# [Provided data]
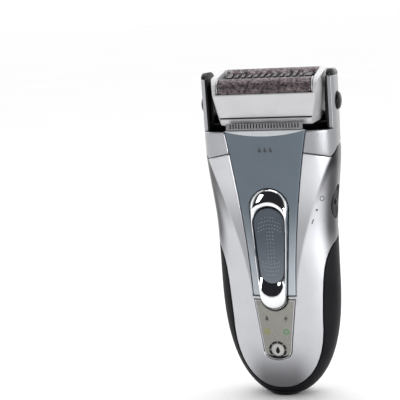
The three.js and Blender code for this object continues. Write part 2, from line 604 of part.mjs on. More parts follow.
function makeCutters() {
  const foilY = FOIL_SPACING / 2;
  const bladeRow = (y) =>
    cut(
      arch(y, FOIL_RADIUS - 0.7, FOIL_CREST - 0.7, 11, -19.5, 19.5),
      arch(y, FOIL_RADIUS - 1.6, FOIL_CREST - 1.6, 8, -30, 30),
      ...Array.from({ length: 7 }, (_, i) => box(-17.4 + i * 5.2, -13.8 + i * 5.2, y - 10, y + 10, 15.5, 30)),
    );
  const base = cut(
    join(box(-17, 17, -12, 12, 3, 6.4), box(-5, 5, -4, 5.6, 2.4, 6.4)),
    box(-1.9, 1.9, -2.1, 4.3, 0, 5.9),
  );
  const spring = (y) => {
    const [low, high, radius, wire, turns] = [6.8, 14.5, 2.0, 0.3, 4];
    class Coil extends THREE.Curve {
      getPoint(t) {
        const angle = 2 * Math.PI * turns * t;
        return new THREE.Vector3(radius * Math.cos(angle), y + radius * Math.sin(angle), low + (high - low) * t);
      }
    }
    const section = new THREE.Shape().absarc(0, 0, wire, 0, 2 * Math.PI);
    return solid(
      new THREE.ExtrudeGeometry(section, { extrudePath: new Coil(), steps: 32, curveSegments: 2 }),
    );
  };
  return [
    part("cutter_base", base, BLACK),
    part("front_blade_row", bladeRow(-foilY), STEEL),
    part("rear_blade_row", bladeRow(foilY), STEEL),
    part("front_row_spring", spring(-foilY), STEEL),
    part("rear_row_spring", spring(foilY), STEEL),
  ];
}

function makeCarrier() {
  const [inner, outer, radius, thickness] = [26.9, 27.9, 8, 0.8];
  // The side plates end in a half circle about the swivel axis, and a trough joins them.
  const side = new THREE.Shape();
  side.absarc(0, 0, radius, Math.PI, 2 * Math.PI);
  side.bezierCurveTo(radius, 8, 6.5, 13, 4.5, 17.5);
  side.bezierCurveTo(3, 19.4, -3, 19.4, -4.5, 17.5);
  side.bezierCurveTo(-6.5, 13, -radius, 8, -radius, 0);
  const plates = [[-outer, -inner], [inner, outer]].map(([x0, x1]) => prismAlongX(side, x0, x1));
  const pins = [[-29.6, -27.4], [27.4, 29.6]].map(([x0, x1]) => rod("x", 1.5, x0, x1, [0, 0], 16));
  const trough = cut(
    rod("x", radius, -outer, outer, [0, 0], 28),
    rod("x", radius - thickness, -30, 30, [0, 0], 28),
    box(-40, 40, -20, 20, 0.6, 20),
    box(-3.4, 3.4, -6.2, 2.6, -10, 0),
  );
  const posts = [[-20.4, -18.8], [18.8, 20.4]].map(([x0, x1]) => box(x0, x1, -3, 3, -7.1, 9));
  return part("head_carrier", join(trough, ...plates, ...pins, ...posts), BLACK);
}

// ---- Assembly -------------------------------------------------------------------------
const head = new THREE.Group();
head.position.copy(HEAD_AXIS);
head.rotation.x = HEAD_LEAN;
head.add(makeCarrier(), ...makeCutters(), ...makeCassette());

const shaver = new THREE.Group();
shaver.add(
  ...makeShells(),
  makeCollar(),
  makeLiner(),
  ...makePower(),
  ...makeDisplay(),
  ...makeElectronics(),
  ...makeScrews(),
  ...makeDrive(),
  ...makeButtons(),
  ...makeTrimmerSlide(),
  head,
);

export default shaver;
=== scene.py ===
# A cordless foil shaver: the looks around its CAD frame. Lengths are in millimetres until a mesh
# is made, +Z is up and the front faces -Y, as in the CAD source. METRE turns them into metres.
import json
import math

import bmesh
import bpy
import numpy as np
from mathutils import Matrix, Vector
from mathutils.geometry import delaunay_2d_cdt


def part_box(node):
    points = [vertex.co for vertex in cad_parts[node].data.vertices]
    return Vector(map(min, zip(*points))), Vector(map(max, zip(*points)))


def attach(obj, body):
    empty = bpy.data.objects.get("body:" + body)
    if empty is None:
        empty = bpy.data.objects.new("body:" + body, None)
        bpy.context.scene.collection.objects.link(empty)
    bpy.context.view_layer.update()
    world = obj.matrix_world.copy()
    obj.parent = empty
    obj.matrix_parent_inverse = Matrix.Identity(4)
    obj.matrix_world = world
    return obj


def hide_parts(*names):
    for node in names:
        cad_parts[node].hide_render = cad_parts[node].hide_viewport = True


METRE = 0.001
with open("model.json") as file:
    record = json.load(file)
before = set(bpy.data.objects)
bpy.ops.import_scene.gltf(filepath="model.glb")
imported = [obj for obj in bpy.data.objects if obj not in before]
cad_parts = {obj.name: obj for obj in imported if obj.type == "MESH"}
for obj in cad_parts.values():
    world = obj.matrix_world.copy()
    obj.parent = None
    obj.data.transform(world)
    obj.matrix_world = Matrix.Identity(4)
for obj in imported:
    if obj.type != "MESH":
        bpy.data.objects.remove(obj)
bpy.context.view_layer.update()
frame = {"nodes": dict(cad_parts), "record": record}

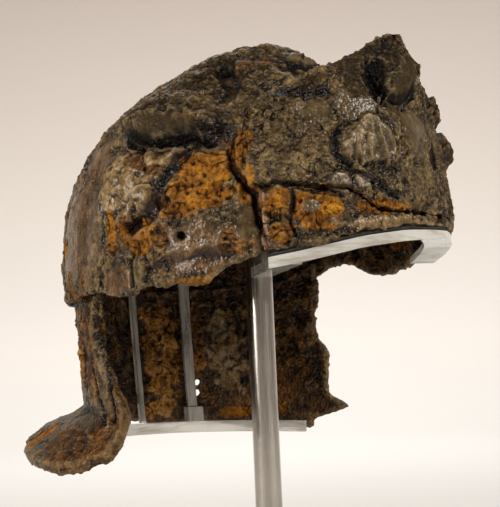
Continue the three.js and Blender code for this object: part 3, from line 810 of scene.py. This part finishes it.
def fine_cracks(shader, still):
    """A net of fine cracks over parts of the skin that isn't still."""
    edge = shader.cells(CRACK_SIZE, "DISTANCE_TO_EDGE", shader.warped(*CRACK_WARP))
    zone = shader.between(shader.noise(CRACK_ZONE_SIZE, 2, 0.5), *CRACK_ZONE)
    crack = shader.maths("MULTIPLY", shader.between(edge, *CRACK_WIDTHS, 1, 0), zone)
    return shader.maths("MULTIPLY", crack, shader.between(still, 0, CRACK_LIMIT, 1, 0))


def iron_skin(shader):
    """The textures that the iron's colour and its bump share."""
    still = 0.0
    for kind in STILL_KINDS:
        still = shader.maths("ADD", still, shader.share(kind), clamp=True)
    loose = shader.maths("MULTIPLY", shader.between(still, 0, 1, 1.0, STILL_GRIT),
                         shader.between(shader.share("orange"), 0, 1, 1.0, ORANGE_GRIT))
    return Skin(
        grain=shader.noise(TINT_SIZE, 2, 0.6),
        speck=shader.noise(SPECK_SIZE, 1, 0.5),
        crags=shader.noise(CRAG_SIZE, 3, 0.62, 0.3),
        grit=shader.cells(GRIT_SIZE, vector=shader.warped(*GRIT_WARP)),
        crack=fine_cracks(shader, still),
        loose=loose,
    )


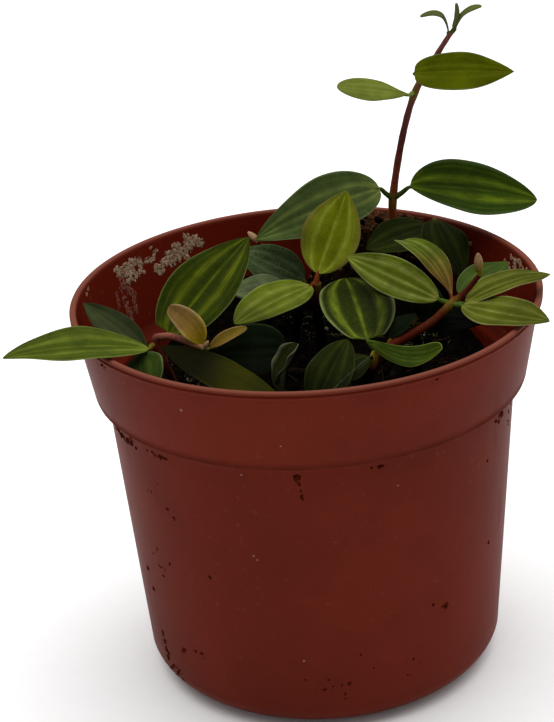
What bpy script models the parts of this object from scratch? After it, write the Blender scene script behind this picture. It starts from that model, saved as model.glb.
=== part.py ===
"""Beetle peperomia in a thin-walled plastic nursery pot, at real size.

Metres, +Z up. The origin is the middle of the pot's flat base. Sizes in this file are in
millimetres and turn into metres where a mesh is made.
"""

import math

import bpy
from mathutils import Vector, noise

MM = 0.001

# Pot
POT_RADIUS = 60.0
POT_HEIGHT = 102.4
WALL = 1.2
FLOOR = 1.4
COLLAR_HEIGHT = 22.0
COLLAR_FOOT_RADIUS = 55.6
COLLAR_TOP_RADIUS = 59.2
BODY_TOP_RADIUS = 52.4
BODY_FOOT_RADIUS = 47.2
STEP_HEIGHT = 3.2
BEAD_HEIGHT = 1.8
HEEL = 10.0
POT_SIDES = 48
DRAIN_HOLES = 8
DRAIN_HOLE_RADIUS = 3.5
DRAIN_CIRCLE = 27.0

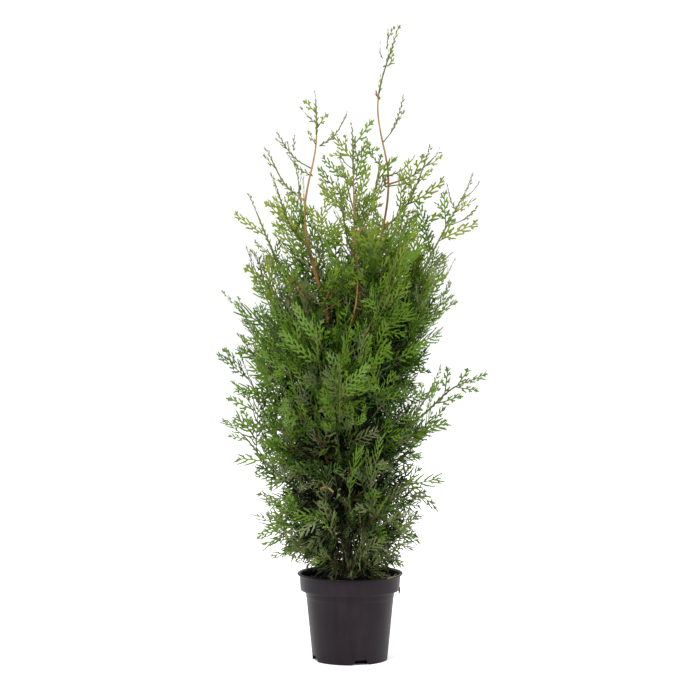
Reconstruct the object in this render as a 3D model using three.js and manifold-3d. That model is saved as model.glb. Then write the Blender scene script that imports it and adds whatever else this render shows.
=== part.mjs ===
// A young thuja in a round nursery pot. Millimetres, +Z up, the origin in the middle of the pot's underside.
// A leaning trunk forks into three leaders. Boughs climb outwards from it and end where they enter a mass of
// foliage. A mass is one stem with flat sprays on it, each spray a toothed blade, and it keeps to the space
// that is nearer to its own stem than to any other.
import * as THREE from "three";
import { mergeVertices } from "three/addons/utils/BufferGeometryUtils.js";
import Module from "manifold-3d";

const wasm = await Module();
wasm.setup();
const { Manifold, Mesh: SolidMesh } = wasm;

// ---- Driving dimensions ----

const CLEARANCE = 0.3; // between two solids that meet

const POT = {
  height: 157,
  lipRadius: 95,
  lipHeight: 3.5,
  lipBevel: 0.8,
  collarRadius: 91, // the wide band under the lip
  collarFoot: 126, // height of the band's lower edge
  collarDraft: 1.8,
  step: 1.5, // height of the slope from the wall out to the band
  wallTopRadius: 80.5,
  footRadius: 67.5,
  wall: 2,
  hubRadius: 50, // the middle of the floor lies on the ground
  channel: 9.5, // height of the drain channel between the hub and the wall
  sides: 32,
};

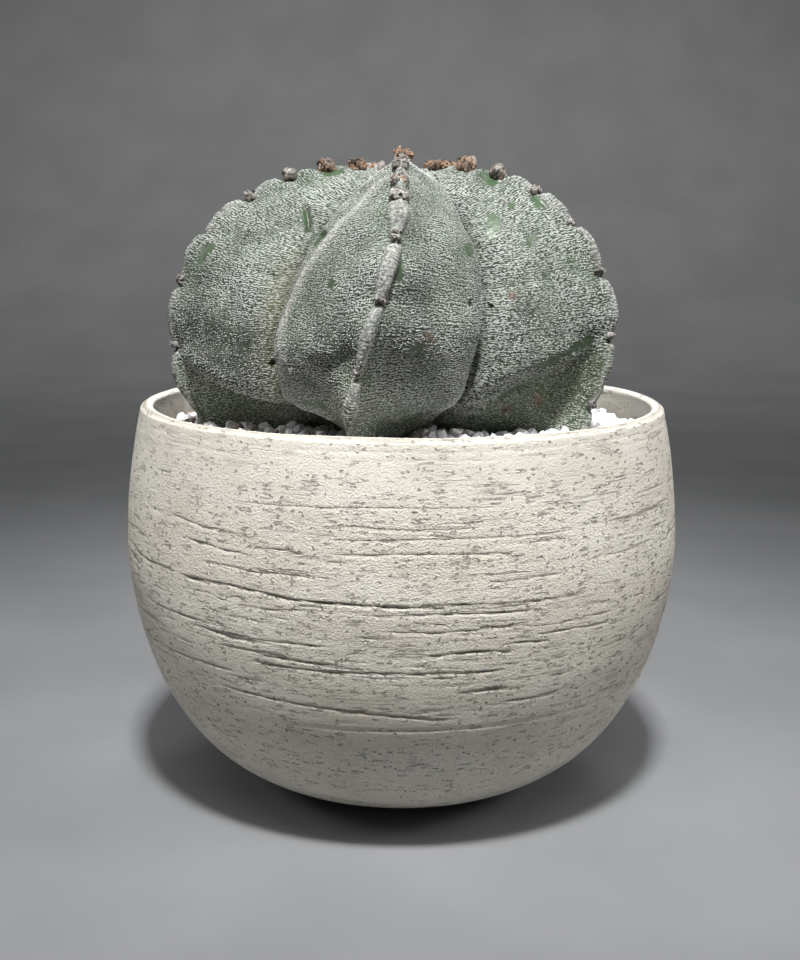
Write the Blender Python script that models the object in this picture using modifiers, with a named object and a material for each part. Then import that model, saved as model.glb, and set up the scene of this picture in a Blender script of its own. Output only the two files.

# [What is asked]
The line with "const shaver = new THREE.Group();" marks the start and the line with "points = [vertex.co" marks the end; transcribe every line in that stretch, unchanged.

# [Answer to this task]
const shaver = new THREE.Group();
shaver.add(
  ...makeShells(),
  makeCollar(),
  makeLiner(),
  ...makePower(),
  ...makeDisplay(),
  ...makeElectronics(),
  ...makeScrews(),
  ...makeDrive(),
  ...makeButtons(),
  ...makeTrimmerSlide(),
  head,
);

export default shaver;
=== scene.py ===
# A cordless foil shaver: the looks around its CAD frame. Lengths are in millimetres until a mesh
# is made, +Z is up and the front faces -Y, as in the CAD source. METRE turns them into metres.
import json
import math

import bmesh
import bpy
import numpy as np
from mathutils import Matrix, Vector
from mathutils.geometry import delaunay_2d_cdt


def part_box(node):
    points = [vertex.co for vertex in cad_parts[node].data.vertices]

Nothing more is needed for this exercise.